Take the data below and extract the lines from the one with "for name, shape" to the one with "bpy.context.scene.collection.objects.link(empty)", inclusive, exactly as written.
§
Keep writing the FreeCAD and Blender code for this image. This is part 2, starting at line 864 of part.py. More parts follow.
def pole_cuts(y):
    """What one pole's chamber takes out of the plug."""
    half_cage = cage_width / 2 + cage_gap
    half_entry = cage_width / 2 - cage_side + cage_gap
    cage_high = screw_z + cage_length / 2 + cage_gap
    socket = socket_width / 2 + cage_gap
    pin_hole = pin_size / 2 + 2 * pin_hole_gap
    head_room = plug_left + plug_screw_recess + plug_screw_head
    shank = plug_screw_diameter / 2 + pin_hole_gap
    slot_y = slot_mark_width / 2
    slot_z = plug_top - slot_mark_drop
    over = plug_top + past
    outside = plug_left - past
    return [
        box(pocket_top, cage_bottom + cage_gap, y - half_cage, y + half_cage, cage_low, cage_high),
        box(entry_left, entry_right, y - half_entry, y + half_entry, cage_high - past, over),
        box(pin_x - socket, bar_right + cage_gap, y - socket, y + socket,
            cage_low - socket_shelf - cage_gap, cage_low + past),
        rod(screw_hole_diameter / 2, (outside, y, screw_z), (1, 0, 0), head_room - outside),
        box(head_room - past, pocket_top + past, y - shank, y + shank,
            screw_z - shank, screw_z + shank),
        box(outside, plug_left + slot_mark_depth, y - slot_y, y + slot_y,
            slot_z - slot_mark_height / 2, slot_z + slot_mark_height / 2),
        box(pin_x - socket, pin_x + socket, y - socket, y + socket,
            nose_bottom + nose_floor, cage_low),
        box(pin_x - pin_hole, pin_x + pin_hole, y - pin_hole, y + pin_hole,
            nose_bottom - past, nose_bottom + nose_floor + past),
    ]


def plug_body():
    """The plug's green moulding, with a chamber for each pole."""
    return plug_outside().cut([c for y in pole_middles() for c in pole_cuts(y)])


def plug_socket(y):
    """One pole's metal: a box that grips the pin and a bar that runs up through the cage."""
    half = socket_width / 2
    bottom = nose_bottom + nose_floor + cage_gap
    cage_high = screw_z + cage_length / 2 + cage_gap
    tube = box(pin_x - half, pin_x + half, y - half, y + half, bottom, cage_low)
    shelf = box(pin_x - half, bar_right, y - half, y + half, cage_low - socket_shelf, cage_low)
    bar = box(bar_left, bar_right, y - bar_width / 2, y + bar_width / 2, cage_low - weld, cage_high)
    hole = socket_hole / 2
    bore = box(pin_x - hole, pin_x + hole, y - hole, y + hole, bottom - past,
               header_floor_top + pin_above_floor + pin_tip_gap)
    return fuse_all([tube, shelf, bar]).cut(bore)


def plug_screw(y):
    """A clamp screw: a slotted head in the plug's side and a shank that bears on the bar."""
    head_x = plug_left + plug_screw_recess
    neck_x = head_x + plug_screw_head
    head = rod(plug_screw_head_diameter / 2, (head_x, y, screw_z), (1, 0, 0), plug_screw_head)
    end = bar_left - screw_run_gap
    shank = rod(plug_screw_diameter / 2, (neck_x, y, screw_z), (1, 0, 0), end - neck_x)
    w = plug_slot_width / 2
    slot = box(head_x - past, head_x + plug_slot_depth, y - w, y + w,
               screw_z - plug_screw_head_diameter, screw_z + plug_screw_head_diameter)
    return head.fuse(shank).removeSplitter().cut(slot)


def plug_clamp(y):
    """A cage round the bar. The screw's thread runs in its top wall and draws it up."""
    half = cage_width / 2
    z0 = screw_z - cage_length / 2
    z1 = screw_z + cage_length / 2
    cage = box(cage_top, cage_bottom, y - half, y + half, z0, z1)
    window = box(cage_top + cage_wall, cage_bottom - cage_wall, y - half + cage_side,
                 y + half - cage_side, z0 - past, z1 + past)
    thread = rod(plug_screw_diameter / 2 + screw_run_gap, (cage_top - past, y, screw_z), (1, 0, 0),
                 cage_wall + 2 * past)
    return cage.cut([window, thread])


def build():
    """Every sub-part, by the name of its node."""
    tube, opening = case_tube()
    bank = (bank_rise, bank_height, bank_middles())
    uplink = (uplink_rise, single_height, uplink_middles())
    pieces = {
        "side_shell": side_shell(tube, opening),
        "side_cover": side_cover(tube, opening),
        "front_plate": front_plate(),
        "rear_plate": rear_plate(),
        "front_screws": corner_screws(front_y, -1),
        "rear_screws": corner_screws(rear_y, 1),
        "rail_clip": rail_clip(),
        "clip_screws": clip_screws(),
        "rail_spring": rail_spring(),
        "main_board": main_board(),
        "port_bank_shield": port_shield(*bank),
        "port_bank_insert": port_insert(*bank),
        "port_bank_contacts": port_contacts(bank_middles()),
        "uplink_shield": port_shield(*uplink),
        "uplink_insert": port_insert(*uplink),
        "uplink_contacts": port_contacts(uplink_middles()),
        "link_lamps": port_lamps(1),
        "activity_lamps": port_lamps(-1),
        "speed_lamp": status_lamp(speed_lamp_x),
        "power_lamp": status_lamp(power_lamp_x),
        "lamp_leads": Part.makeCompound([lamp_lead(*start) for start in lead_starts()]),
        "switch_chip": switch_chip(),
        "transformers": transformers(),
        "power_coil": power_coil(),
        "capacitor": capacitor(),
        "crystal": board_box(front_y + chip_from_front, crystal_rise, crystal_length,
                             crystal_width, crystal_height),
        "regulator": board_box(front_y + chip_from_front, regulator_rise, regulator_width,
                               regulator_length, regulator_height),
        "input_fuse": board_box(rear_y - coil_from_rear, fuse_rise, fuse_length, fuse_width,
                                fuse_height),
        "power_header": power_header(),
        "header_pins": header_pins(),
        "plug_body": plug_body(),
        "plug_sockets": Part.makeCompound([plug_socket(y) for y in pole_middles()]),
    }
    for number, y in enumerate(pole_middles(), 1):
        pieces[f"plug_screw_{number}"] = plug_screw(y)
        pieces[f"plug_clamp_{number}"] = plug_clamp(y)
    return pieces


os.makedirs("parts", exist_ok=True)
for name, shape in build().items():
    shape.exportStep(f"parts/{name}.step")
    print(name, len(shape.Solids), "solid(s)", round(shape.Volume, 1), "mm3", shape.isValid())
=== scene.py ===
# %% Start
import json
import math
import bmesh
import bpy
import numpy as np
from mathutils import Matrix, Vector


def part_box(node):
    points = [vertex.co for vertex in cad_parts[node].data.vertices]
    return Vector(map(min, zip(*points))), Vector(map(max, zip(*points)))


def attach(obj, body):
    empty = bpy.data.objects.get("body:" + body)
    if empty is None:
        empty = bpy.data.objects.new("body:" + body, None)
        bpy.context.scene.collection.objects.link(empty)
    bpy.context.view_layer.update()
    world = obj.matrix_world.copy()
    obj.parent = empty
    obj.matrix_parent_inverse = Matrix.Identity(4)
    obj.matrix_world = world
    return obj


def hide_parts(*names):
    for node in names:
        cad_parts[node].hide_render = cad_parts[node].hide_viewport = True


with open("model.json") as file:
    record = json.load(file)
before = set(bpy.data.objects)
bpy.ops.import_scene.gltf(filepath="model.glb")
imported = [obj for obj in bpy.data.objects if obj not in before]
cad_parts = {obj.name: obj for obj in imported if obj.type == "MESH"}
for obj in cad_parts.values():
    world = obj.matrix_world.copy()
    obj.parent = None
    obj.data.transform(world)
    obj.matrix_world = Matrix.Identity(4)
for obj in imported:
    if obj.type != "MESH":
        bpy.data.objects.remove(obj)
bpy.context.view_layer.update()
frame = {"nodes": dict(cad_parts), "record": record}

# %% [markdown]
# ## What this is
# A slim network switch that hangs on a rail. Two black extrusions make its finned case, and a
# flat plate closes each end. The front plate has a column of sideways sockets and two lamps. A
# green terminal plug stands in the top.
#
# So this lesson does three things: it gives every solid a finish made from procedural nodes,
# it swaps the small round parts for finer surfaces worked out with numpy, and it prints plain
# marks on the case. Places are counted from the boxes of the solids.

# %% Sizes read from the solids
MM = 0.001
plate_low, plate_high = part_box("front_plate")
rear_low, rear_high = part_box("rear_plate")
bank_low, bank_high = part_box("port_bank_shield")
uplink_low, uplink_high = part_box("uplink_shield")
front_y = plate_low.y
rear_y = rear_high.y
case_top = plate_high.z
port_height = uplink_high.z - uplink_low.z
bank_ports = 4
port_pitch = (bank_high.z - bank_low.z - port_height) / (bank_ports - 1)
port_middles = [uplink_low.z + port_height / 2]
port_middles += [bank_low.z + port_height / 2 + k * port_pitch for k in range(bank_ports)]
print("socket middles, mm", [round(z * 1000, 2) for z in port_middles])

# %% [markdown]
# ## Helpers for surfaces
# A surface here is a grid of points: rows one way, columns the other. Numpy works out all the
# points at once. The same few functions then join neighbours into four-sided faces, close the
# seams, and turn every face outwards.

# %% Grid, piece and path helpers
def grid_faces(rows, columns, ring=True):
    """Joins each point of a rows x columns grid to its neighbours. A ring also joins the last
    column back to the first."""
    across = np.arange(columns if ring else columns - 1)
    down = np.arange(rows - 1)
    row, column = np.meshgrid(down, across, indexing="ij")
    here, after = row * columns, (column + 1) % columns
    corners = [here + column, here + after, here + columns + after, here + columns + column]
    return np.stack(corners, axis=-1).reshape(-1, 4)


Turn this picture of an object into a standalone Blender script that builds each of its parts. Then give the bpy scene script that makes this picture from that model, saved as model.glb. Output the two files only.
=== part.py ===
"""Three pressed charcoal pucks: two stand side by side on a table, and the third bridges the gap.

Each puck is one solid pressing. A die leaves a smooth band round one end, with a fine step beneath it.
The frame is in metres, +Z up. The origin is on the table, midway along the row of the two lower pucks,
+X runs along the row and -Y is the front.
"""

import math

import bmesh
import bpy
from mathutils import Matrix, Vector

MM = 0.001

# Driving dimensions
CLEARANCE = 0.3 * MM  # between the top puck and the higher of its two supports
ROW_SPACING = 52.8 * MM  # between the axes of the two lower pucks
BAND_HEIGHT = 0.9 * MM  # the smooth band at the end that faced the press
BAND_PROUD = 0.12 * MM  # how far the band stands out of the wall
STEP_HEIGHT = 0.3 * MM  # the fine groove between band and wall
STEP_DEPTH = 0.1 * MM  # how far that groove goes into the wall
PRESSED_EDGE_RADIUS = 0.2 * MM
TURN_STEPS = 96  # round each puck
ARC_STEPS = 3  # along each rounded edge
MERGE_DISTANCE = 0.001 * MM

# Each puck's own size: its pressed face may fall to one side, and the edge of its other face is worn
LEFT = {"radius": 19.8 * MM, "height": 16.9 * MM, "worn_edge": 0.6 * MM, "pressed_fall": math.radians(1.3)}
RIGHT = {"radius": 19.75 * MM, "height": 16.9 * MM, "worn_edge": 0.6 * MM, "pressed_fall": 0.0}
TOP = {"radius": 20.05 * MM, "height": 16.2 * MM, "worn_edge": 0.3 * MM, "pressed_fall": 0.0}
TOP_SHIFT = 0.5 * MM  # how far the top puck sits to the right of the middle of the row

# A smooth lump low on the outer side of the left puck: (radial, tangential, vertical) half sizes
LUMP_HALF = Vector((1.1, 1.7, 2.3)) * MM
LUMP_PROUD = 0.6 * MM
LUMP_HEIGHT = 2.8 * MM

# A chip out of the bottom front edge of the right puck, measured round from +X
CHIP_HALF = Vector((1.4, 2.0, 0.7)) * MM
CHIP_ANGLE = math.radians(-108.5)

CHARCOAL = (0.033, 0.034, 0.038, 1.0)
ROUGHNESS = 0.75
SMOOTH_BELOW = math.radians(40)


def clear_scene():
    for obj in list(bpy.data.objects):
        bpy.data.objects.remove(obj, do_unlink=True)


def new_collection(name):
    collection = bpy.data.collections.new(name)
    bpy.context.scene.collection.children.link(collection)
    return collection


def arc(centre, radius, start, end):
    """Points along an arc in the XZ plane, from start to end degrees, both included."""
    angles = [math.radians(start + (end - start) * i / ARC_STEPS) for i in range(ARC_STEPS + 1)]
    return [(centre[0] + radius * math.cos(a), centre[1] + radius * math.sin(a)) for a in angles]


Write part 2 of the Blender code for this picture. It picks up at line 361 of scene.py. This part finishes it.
§
FULL ANSWER:
for name, shape in build().items():
    shape.exportStep(f"parts/{name}.step")
    print(name, len(shape.Solids), "solid(s)", round(shape.Volume, 1), "mm3", shape.isValid())
=== scene.py ===
# %% Start
import json
import math
import bmesh
import bpy
import numpy as np
from mathutils import Matrix, Vector


def part_box(node):
    points = [vertex.co for vertex in cad_parts[node].data.vertices]
    return Vector(map(min, zip(*points))), Vector(map(max, zip(*points)))


def attach(obj, body):
    empty = bpy.data.objects.get("body:" + body)
    if empty is None:
        empty = bpy.data.objects.new("body:" + body, None)
        bpy.context.scene.collection.objects.link(empty)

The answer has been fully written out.